At this time, moreover, the City of Glasgow Bank acquired the Edinburgh establishment of the Eastern Bank, which included a local board of directors. There is also a statement that they took up "the Commercial of Aberdeen;" but, although they did open a branch there in 1844, the reference is not easily understood, as the Commercial Banking Company of Aberdeen was absorbed by the National Bank in 1833. The acquisition of the new Glasgow Bank by the Western (already referred to) closed this great series of amalgamations. But it was not only by the honourable means of amalgamation that the roll of banks was being reduced.
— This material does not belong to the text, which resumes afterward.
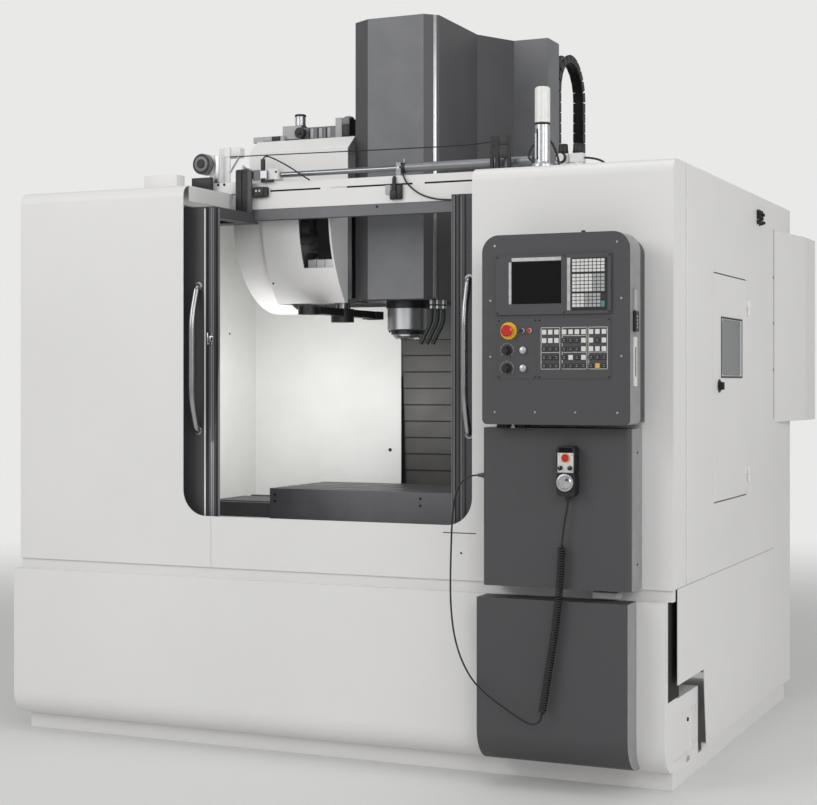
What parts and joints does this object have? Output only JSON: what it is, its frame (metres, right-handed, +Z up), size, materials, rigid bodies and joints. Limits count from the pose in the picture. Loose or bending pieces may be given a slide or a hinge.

Insolvency, also, was thinning the ranks. In 1842 there were three failures, but none of them was of great magnitude. These were the Leith Banking Company (25th April), the Renfrewshire Banking Company (1st April), and Hay & Ogilvie (the Shetland Bank), all of whom were sequestrated with considerable loss to their creditors. The liabilities of the Leith Bank were £123,582, on which dividends of 13s. 4½d. per .£ in all were paid. The circulation was small—about £10,000. There were six branches in Scotland, and, from 1835-37, one in Carlisle, which was registered as an English bank. The Renfrewshire Bank had debts to the amount of £226,545, and paid about 9s. per £; but holders of receipts or notes dated prior to 1840 were paid in full by Mr. Dunlop of Keppoch, a former partner. They had five branches. The Shetland Bank's debts were about £140,000, and the dividend 6s. per £. A somewhat exceptional action was taken by the Eastern Bank in 1844 (November 1), in repaying one-third of their capital to the shareholders, thus reducing it to £400,000, while at the same time they retained £2 a share to clear off bad debts. The movement seems to have favourably affected the market price of their shares. As curiosity became excited, towards 1843, as to the intentions of the Government in regard to banking and currency, private banks rapidly disappeared by amalgamation with their joint-stock rivals, until, in 1844, all had disappeared with the doubtful exception of Alexander Allan & Co. in Edinburgh.